Ein Jazzer, so sagt man, spiele eine Melodie niemals auf die selbe Weise. Er entdeckt sie immer wieder neu, variiert, erfindet sie. Und ein Jazzer wie Quincy Jones, der dieses Spiel seit sieben Jahrzehnten schon spielt, ist nicht zu haben, für ein Interview wie andere Interviews. Mehr als 9000 Kilometer entfernt, in Los Angeles, Kalifornien, schmunzelt Quincy Jones. Er hat, als Produzent, Arrangeur, Musiker, mit den Größten des Jazz zusammengearbeitet, hat die Musik für unzählige Kinofilme geschrieben, hat Michael Jackson zum Superstar gemacht. „It blows my mind too“, sagt er. „Sometimes it feels like somebody else“ - manchmal kann er all das selbst nicht fassen, glaubt, es sei einem anderen widerfahren.
Ganz locker kann Quincy Jones die großen Namen fallen lassen. Er hat sie alle gekannt - Dizzy Gillespie, Lionel Hampton, Frank Sinatra. In den 1960er Jahren nahm er in New York ein Jazzalbum mit Nana Mouskouri auf, die Jahre später zum Star des deutschen Schlagers werden sollte. An Charles Aznavour erinnert er sich, an Sarah Vaughan, Aretha Franklin, Ella Fitzgerald, Billy Eckstine. „Als ich 14 war bin ich mit Billie Holiday aufgetreten“, sagt er.
„Ein Produzent muss viel Liebe, Vertrauen und Respekt für die Musiker haben“, sagt Quincy Jones. „Selbst dann, wenn er mit Sinatra arbeitet. Aber der Song ist fast noch wichtiger als der Sänger. Ein großartiger Song kann den schlechtesten Sänger der Welt zu einem Star machen.

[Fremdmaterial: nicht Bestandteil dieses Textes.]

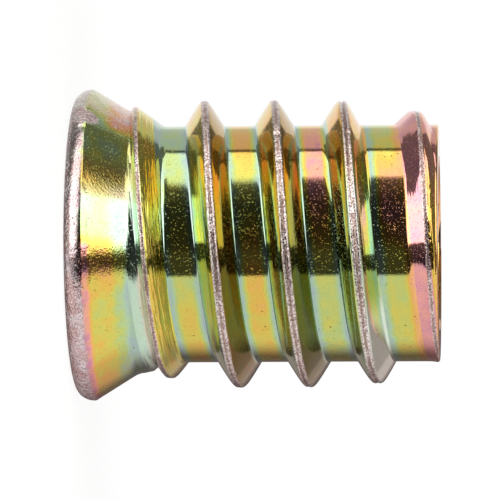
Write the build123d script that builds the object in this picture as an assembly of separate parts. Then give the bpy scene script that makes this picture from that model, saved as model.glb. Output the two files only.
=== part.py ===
from build123d import *
import os
from math import ceil, cos, radians, sin, tan

from numpy import interp

# Flanged threaded insert for wood: coned head with a hex socket, coarse outer thread, screw bore.
# It is one formed, turned and rolled piece of plated steel, so it is one solid.
# The head's face lies on z = 0 and the pilot end points up, with the axis on Z.
# The fine inner machine thread is left out: its hole is bored at that thread's minor diameter.

# Overall sizes, in millimetres and degrees
total_length = 12.5
head_diameter = 10.75
neck_diameter = 8.95
core_diameter = 8.14

# Head: a rounded rim that runs into a cone, then a short neck and its shoulder
rim_radius = 0.48
head_cone_angle = 32.0
neck_length = 0.65
shoulder_length = 0.4
neck_blend = 0.2

# Pilot end
end_round = 0.13
end_countersink = 0.5

# Outer wood thread, right-handed. Its centre line starts inside the head, above the head's face
thread_diameter = 9.9
thread_pitch = 2.4
thread_start = 0.82
crest_width = 0.22
flank_angle = 27.5
root_depth = 0.15
steps_per_turn = 4

# How much lower than the full thread the crest is: where it leaves the cone, about a half turn on,
# and at two places where it fades before it sinks into the pilot end
first_drop = 0.25
low_drop = 0.4
fade_drop = 0.15
last_drop = 0.45
sunk_depth = 0.1

# Heights of those places, from the cone's end and then from the pilot end
low_height = 1.3
full_height = 2.3
full_distance = 4.2
fade_distance = 2.06
last_distance = 0.7

# Hex socket for the driving key, and the bore behind it
socket_across_flats = 6.0
socket_depth = 4.6
socket_lead_in = 0.25
drill_point_angle = 59.0
bore_diameter = 5.0

# Values that follow from the sizes above
head_radius = head_diameter / 2
neck_radius = neck_diameter / 2
core_radius = core_diameter / 2
thread_radius = thread_diameter / 2
bore_radius = bore_diameter / 2
socket_radius = socket_across_flats / 2
cone_slope = tan(radians(head_cone_angle))
rim_top = rim_radius * (1 + sin(radians(head_cone_angle)))
rim_top_radius = head_radius - rim_radius * (1 - cos(radians(head_cone_angle)))
cone_foot_radius = rim_top_radius + rim_top * cone_slope
cone_end = (cone_foot_radius - neck_radius) / cone_slope


def turned(*points, radius=0.0):
    """Solid turned about Z from a closed outline of (radius, height) points, with rounded corners."""
    outline = FilletPolyline(*points, radius=radius, close=True)
    return revolve(Plane.XZ * make_face(outline), Axis.Z)


def blank():
    """Head, neck, shoulder, core and pilot end, before the thread is rolled."""
    neck_end = cone_end + neck_length
    shoulder_end = neck_end + shoulder_length
    outline = {
        (0, 0): 0,
        (cone_foot_radius, 0): rim_radius,
        (neck_radius, cone_end): neck_blend,
        (neck_radius, neck_end): neck_blend,
        (core_radius, shoulder_end): neck_blend,
        (core_radius, total_length): end_round,
        (0, total_length): 0,
    }
    return turned(*outline, radius=list(outline.values()))


def crest_drop(height):
    """How far the crest lies below the full thread radius at a height on the helix."""
    heights = (
        cone_end,
        cone_end + low_height,
        cone_end + full_height,
        total_length - full_distance,
        total_length - fade_distance,
        total_length - last_distance,
        total_length,
    )
    sunk = thread_radius - core_radius + sunk_depth
    drops = (first_drop, low_drop, 0, 0, fade_drop, last_drop, sunk)
    return float(interp(height, heights, drops))


def tooth(height):
    """Thread section where the helix reaches a height, sunk into the core by the root depth."""
    root_radius = core_radius - root_depth
    crest_radius = thread_radius - crest_drop(height)
    half_crest = crest_width / 2
    half_root = half_crest + (crest_radius - root_radius) * tan(radians(flank_angle))
    outline = Polyline(
        (root_radius, -half_root),
        (crest_radius, -half_crest),
        (crest_radius, half_crest),
        (root_radius, half_root),
        close=True,
    )
    return on_helix(height) * (Plane.XZ * make_face(outline))


def on_helix(height):
    """Place of the thread's centre line at a height, turned by the angle it has climbed through."""
    return Pos(0, 0, height) * Rot(0, 0, 360 * (height - thread_start) / thread_pitch)


def wood_thread():
    """Coarse right-hand ridge, swept in part turns so that its crest can sink and fade."""
    climb = thread_pitch / steps_per_turn
    steps = ceil((total_length - thread_start) / climb)
    part_turn = Helix(thread_pitch, climb, core_radius)
    lengths = []
    for step in range(steps):
        low = thread_start + step * climb
        sections = [tooth(low), tooth(low + climb)]
        lengths.append(sweep(sections, path=on_helix(low) * part_turn, multisection=True, is_frenet=True))
    return lengths


def past_pilot_end():
    """Space beyond the pilot end, where the last length of thread is cut off flush."""
    standing = (Align.CENTER, Align.CENTER, Align.MIN)
    return Pos(0, 0, total_length) * Cylinder(thread_diameter, thread_pitch, align=standing)


def hex_socket():
    """Hex recess for the key, with a lead-in at the mouth and the drilled cone at its floor."""
    hexagon = RegularPolygon(socket_radius, 6, major_radius=False)
    corner_radius = socket_radius / cos(radians(30))
    mouth_radius = corner_radius + socket_lead_in
    drill_point = (socket_radius - bore_radius) / tan(radians(drill_point_angle))
    lead_in = turned((0, 0), (mouth_radius, 0), (0, mouth_radius))
    drilled = turned(
        (0, 0),
        (socket_radius, 0),
        (socket_radius, socket_depth),
        (bore_radius, socket_depth + drill_point),
        (0, socket_depth + drill_point),
    )
    return extrude(hexagon, socket_depth) + lead_in + drilled


def screw_bore():
    """Through bore at the machine thread's minor diameter, countersunk at the pilot end."""
    mouth_radius = bore_radius + end_countersink
    return turned(
        (0, 0),
        (bore_radius, 0),
        (bore_radius, total_length - end_countersink),
        (mouth_radius, total_length),
        (0, total_length),
    )


insert_body = blank() + wood_thread() - past_pilot_end() - hex_socket() - screw_bore()

os.makedirs("parts", exist_ok=True)
export_step(insert_body, "parts/insert_body.step")
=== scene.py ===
import math

import bpy
import numpy as np
from mathutils import Matrix, Vector, noise


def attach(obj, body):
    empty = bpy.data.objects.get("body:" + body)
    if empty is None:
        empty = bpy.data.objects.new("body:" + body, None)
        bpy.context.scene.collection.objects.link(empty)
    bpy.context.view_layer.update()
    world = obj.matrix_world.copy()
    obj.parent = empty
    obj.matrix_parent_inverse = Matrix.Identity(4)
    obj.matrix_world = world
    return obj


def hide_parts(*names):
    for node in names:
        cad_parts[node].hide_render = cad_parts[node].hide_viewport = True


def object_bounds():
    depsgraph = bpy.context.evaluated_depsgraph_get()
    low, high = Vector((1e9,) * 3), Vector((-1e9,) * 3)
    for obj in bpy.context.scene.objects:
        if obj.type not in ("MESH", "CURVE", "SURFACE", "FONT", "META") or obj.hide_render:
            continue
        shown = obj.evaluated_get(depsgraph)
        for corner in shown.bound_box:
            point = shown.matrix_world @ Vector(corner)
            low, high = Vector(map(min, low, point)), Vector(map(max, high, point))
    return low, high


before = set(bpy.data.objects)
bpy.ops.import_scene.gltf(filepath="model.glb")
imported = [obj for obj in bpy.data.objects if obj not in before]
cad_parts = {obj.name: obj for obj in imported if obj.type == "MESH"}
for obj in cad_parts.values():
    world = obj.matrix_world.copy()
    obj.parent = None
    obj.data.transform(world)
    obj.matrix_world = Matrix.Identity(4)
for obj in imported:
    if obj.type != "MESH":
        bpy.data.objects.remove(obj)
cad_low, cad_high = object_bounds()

# Camera: a long lens at the photograph's angle. The insert stands on its head, and the camera
# is turned on its side, so that the head is at the picture's left as it is in the photograph.
PICTURE = 500
SENSOR = 0.036
PIXELS_PER_METRE = 28990
CAMERA_DISTANCE = 0.15
CAMERA_ELEVATION = math.radians(3.4)
CAMERA_ROLL = math.radians(-0.353)
CENTRE_IN_PICTURE = (258.2, 244.0)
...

Das ist die Macht, die der Song besitzt.“ Um einen guten Song zu erkennen, fügt er hinzu, sollte man allerdings seine Hausaufgaben gemacht haben. „The Soul and the Science“ - das ist es, was für Quincy Jones den Musiker, Produzenten ausmacht: Gefühl, Wissen und technisches Können. „An deinem Feeling brauchst du nicht zu arbeiten, aber ein Musiker sollte immer wissen, was er tut.“
Musik, sagt Quincy Jones, ist Veränderung. „Natürlich ist heute alles anders, als damals! Als ich angefangen habe, hatten der Jazz und der Blues eben erst begonnen, die Welt zu erobern. Heute kennen die jungen Musiker ihre Möglichkeiten sehr genau. Vor einigen Jahren war das noch nicht so. Da gab es nur die zwei Gitarren, den Bass und das Schlagzeug. So war das 65 Jahre lang. Ich weiß noch, wie ich die Beatles traf, 1962. Die waren ja noch gar nicht in den USA gewesen. Paul und John und ich wetteten, dass sie niemals groß werden würden, in Amerika. Falsch!“ - Quincy Jones lacht, lange.
Dem Jazz verlieh er mit seinen perfekten Arrangements Glanz, stets war er am Puls seiner Zeit, schlug als einer der ersten Brücken vom Jazz zur Popmusik. Auch heute noch arbeitet Quincy Jones gerne mit jungen Talenten zusammen. Der britische Multinstrumentalist Jacob Collier, 23 Jahre alt, wird beim Jazz Open 2017 mit ihm mit ihm auftreten - „Er ist ein absolutes Genie“, schwärmt Quincy Jones. Vor mehr als 50 Jahren war es ein anderes junges Talent, das er förderte: „In den Sechzigern, als es mit dem Rock 'n Roll losging, dachten alle, Jazzer könnten das nicht bringen - aber ich fand Lesley Gore, Mann, und wir brachten es.“ Lesley Gore, 17 Jahre alt, sang „It's my Party“, und ist unvergessen.